English Romantics turned to magic in order to license the powers of the composing imagination, to find a discourse for intellectual and political revolution, and to define writing as a liberatory force that constructs realities."


I always remember this book when I begin to compose, because I often feel that I'm waiting for some exterior thing, some process that begins outside of myself. I'm curious to know what other writers would say about this. Leave comments, please!

7 comments:

Anonymous said...

It's hard to figure out where usable ideas come from. Something I read or something that happens may suggest an idea but why, exactly, those particular things suddenly give rise to ideas while others don't I can't say.

I don't feel that ideas come from the outside, though. They seem clearly to originate in my own brain even if I can't control the process. Commanding myself to think of a good idea never works!

It does seem to be necessary for my thoughts not to be focussed on a demanding task. Ideas occur to me while my brain is basically idle. Yeah, a good excuse to goof off!

Julia Buckley said...

But do you ever have a sense that our brains are wired into some bigger brain? Sort of like the master computer?

I suppose it's a great measure of self-esteem, whether we believe we have what it takes to generate exellence, even genius, without some outside inspiration.

Amy said...

I love this quote, Julia.

I was reading a bookflap of a writer I admire yesterday, that said she worked full time but still wrote 2 pages a day, has three kids, etc. Also, she's won awards, always looks lovely in nice clothes at conferences (where she is an officer in an organization), and is very nice.

I have one child and work part time, yet have trouble finishing a second book. (My first is with an agent.) So I am glad you wrote this entry! I have outlines for two different books, and can't seem to even get the 2 pages a day done? It is like people who exercise every day - how does one find that discipline?

This is a little different from what you are discussing, but sort of parallel, I think. I have the ideas, then get stuck 4 chapters in. I may find this book you suggest! I have always liked Anne LaMott's Bird by Bird for inspiration. I listen to her read it on CD.

Julia Buckley said...

Amy, I can totally relate, but I'll tell you what gets me writing more than anything (other than magic): being in a critique group.

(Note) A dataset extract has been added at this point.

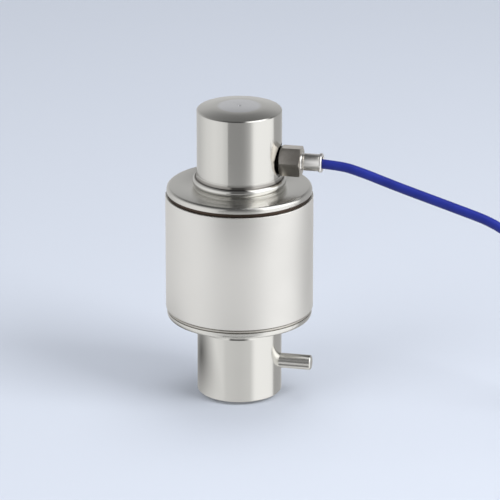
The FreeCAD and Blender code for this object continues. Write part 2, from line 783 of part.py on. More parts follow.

I was totally stalled with my latest project, but I took them the chapters I had, waiting for them to shred them--which is what they should do if they're bad. But instead they loved them, and better yet the comments they made gave me an idea for where I could take the story.

Are you in a writing group of any kind?

Karen Olson said...

Being a journalist taught me that I don't need a "muse" to start writing and it also taught me how to sit down and write for half an hour, get as much done as I can during that time and then walk away. That means a little writing every day, but in the larger picture, the work grows into something more than just a few pages.

I belonged to a writers group for six years, but I don't think it is the reason for my discipline. There was never any rule that we had to have something to share at our meetings, if we did, fine, if not, fine, too. I just make those little pockets of time for myself in between work and my family.

As for ideas, I get a germ of an idea and then let it grow a little before I decide if it's worth something. Then I just write a few pages and see if its got legs. Sometimes it does, sometimes it doesn't.

Julia Buckley said...

But I still wonder what generates that "germ of an idea."

Karen Olson said...

Sometimes it's a news story. Sometimes it's something someone says. Sometimes it's a place. In the book I'm working on now, it's all of the above: a news story about straw purchases, which is the illegal sale of guns for drugs and/or money; a conversation with an old college friend; and the Three Judges Cave in New Haven, where three judges fled persecution after condemning Charles I in England way back when.